# TASK STATEMENT:
Set down, in full, every record in the block.

# SOURCE DATA:
• • • •
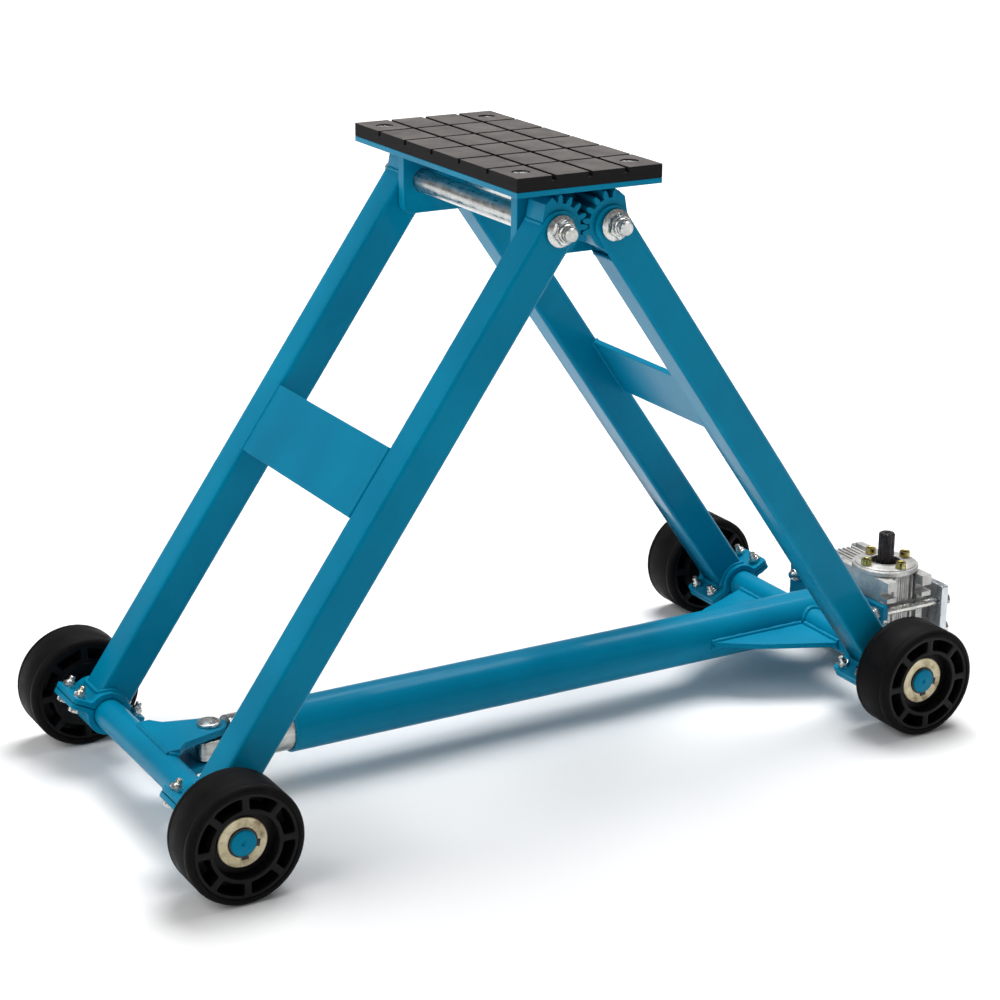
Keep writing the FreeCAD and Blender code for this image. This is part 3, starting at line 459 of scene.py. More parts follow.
def broken_edges(mesh, width, steps=2):
    """Bevels the sharp edges of a mesh, as a deburring file or a thick coat of paint does."""
    bench = bpy.data.objects.new("bench", mesh)
    bpy.context.scene.collection.objects.link(bench)
    bevel = bench.modifiers.new("edges", "BEVEL")
    bevel.width = width * MM
    bevel.segments = steps
    bevel.limit_method = "ANGLE"
    bevel.angle_limit = math.radians(30)
    bevel.harden_normals = True
    bevel.use_clamp_overlap = False
    bpy.context.view_layer.update()
    graph = bpy.context.evaluated_depsgraph_get()
    result = bpy.data.meshes.new_from_object(bench.evaluated_get(graph), preserve_all_data_layers=True,
                                             depsgraph=graph)
    bpy.data.objects.remove(bench)
    bpy.data.meshes.remove(mesh)
    return result


def softened(node, width):
    """A cleaned copy of an engineering node with its sharp edges broken."""
    shape = bmesh.new()
    shape.from_mesh(frame["nodes"][node].data)
    bmesh.ops.remove_doubles(shape, verts=shape.verts, dist=0.002 * MM)
    bmesh.ops.dissolve_limit(shape, angle_limit=math.radians(0.6), verts=shape.verts, edges=shape.edges)
    return broken_edges(to_mesh(shape, node), width)


def arc_points(radius, first, last, x=0.0, y=0.0, count=12):
    """Points on an arc between two angles in degrees."""
    turns = [math.radians(first + (last - first) * index / count) for index in range(count + 1)]
    return [(x + radius * math.cos(turn), y + radius * math.sin(turn)) for turn in turns]


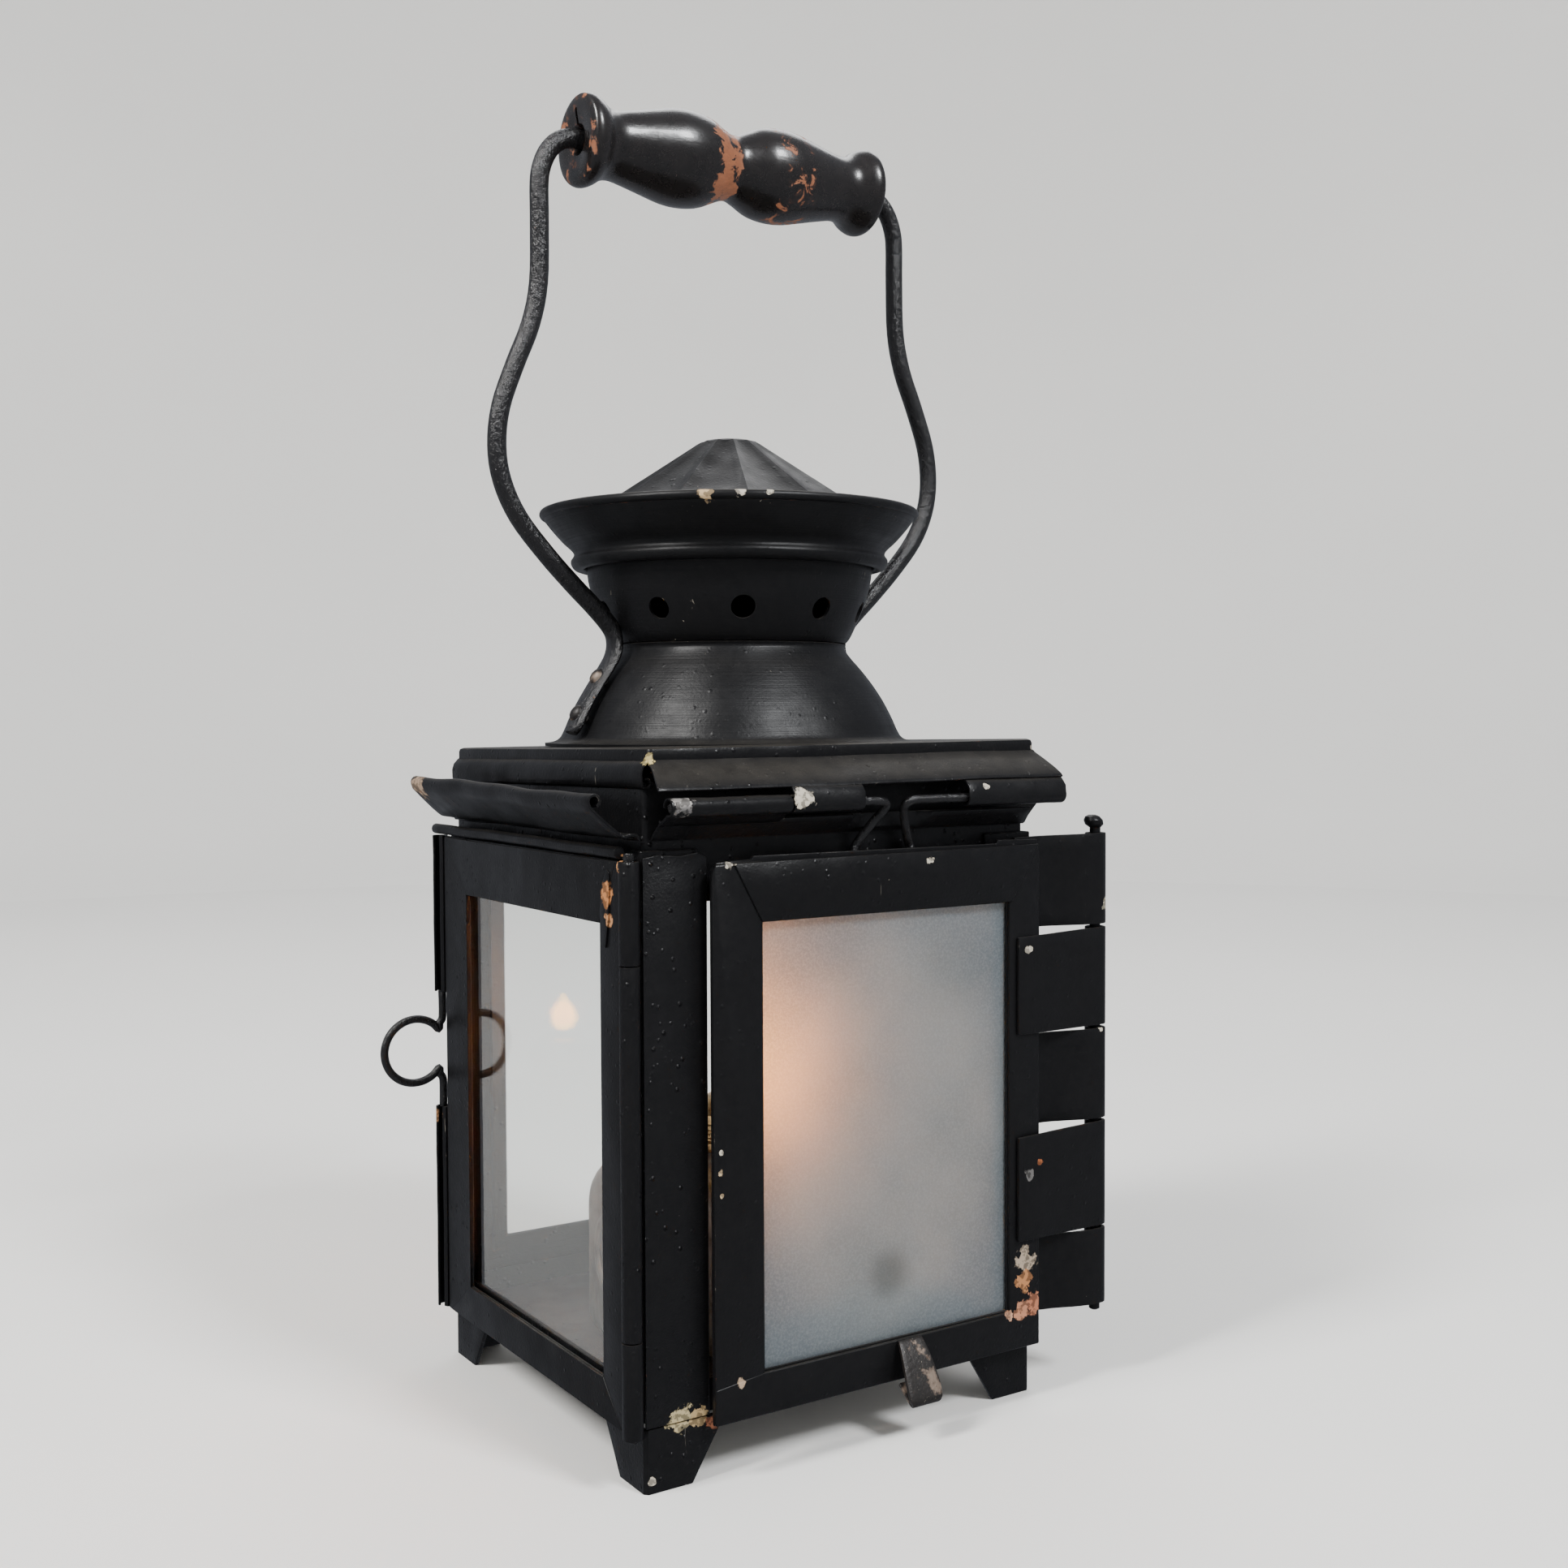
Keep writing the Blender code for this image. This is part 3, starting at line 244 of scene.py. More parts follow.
• • • •
# RESPONSE:
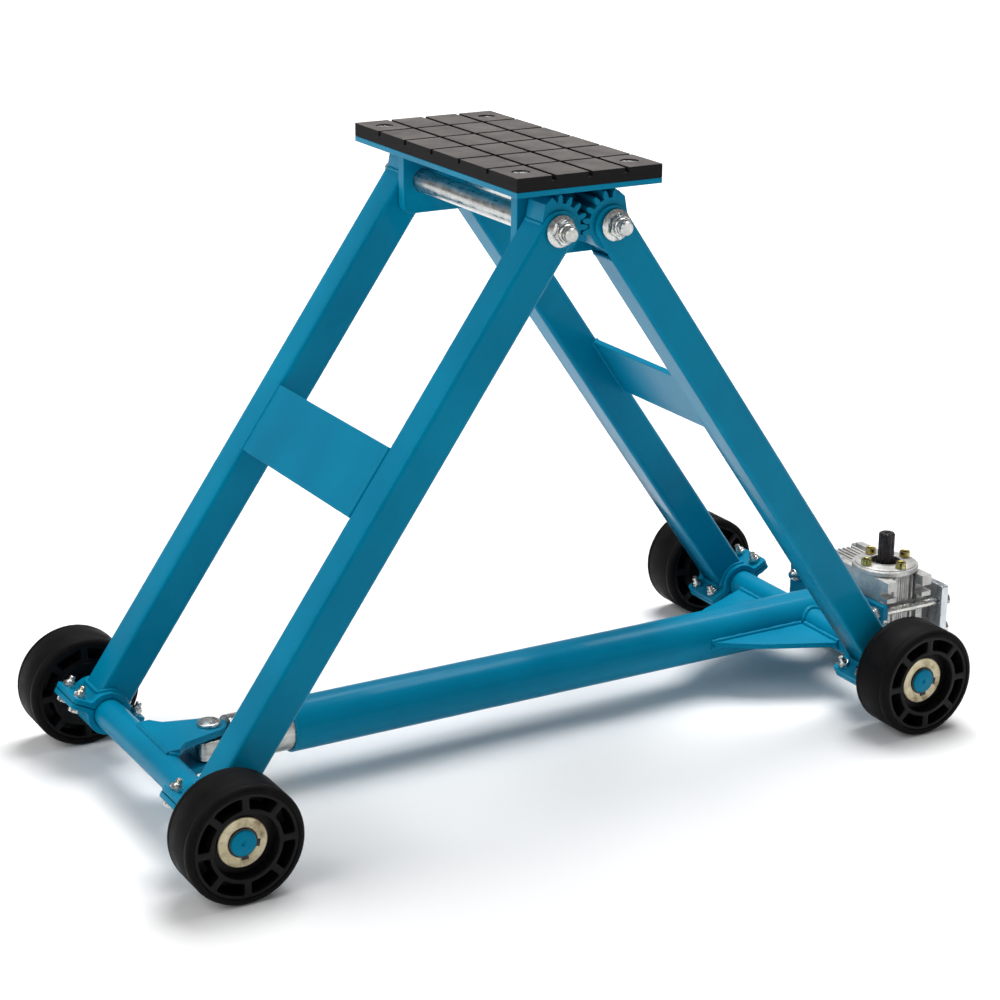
Keep writing the FreeCAD and Blender code for this image. This is part 3, starting at line 459 of scene.py. More parts follow.
def broken_edges(mesh, width, steps=2):
    """Bevels the sharp edges of a mesh, as a deburring file or a thick coat of paint does."""
    bench = bpy.data.objects.new("bench", mesh)
    bpy.context.scene.collection.objects.link(bench)
    bevel = bench.modifiers.new("edges", "BEVEL")
    bevel.width = width * MM
    bevel.segments = steps
    bevel.limit_method = "ANGLE"
    bevel.angle_limit = math.radians(30)
    bevel.harden_normals = True
    bevel.use_clamp_overlap = False
    bpy.context.view_layer.update()
    graph = bpy.context.evaluated_depsgraph_get()
    result = bpy.data.meshes.new_from_object(bench.evaluated_get(graph), preserve_all_data_layers=True,
                                             depsgraph=graph)
    bpy.data.objects.remove(bench)
    bpy.data.meshes.remove(mesh)
    return result


def softened(node, width):
    """A cleaned copy of an engineering node with its sharp edges broken."""
    shape = bmesh.new()
    shape.from_mesh(frame["nodes"][node].data)
    bmesh.ops.remove_doubles(shape, verts=shape.verts, dist=0.002 * MM)
    bmesh.ops.dissolve_limit(shape, angle_limit=math.radians(0.6), verts=shape.verts, edges=shape.edges)
    return broken_edges(to_mesh(shape, node), width)


def arc_points(radius, first, last, x=0.0, y=0.0, count=12):
    """Points on an arc between two angles in degrees."""
    turns = [math.radians(first + (last - first) * index / count) for index in range(count + 1)]
    return [(x + radius * math.cos(turn), y + radius * math.sin(turn)) for turn in turns]


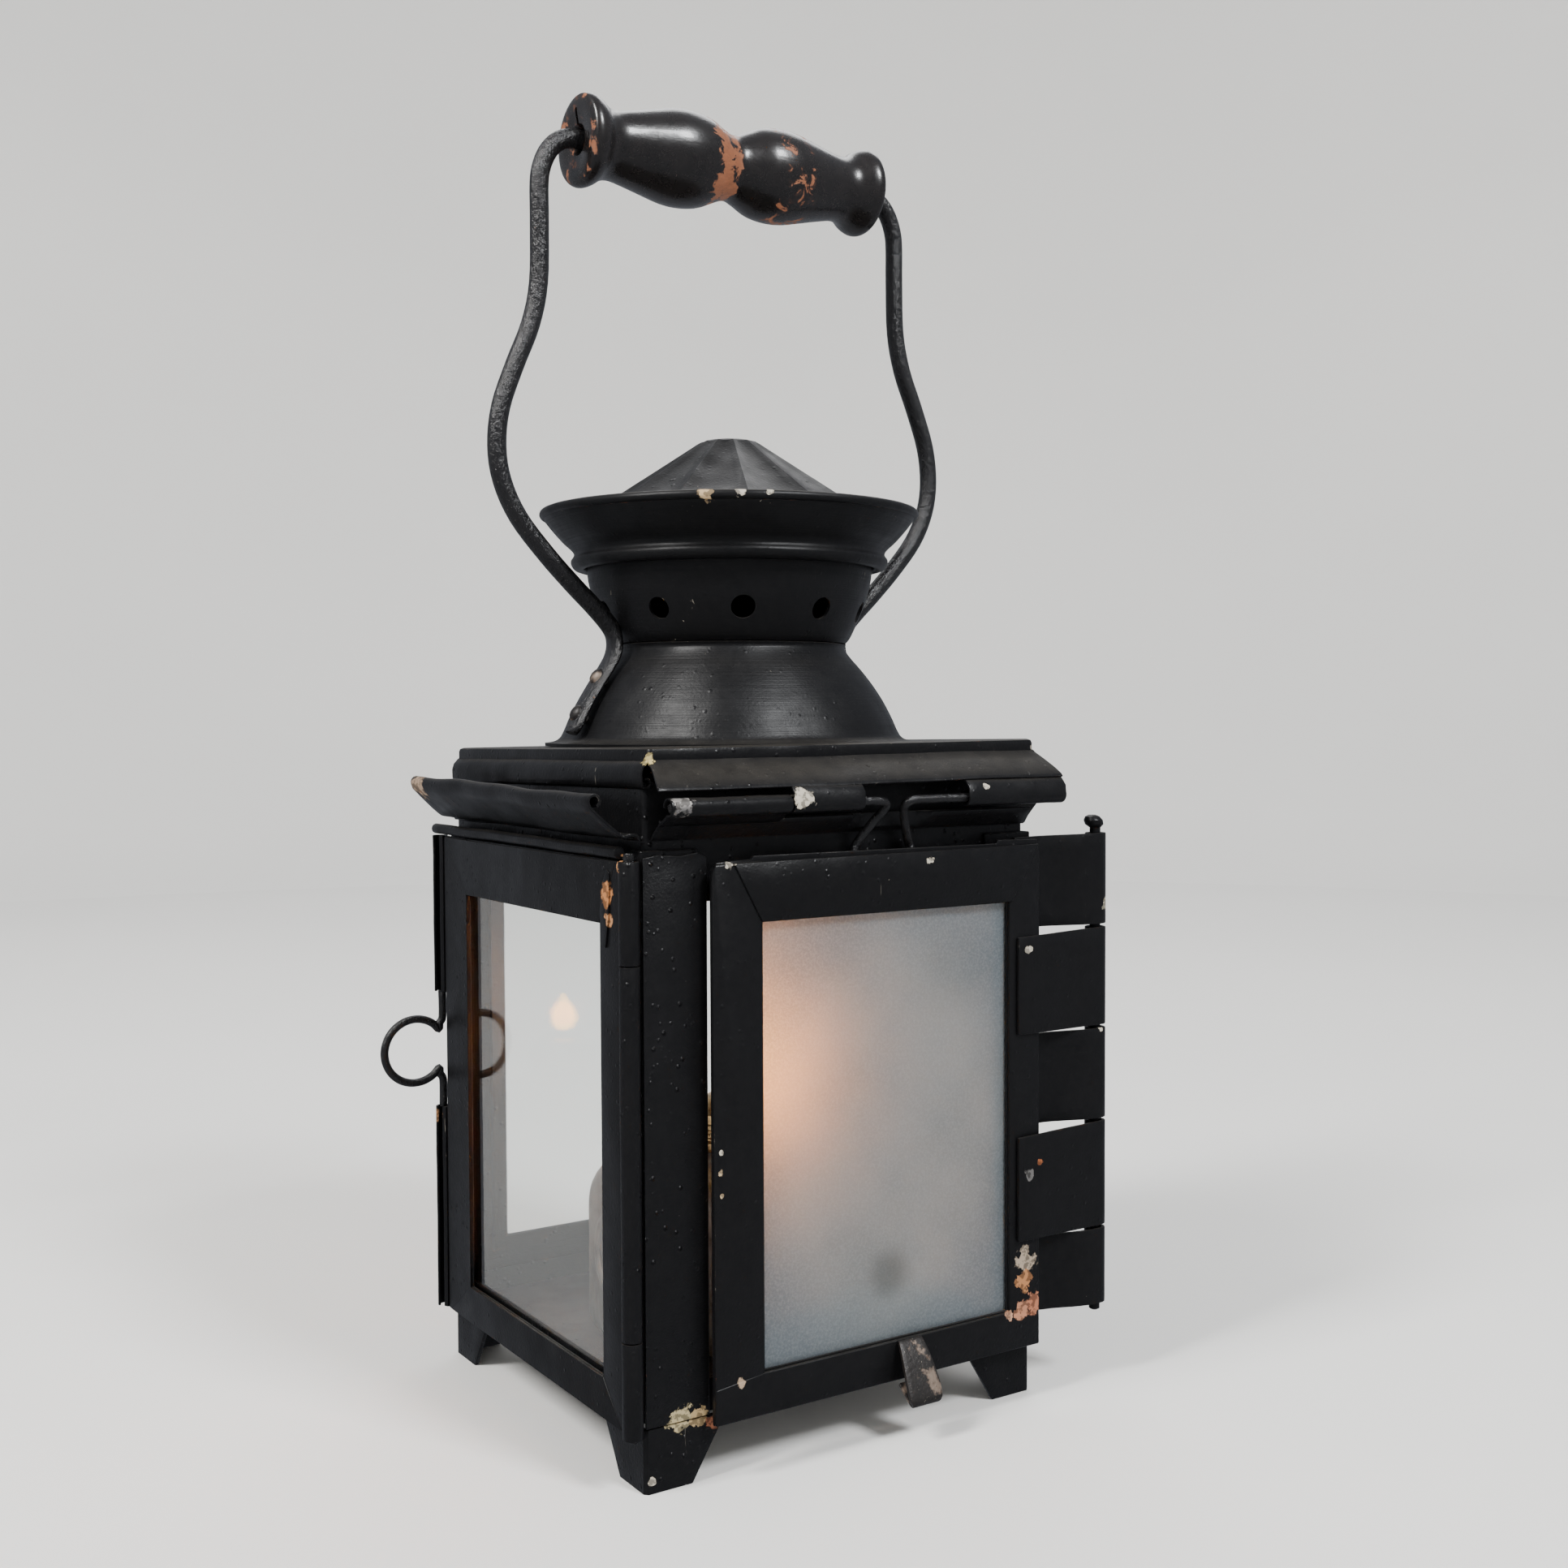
Keep writing the Blender code for this image. This is part 3, starting at line 244 of scene.py. More parts follow.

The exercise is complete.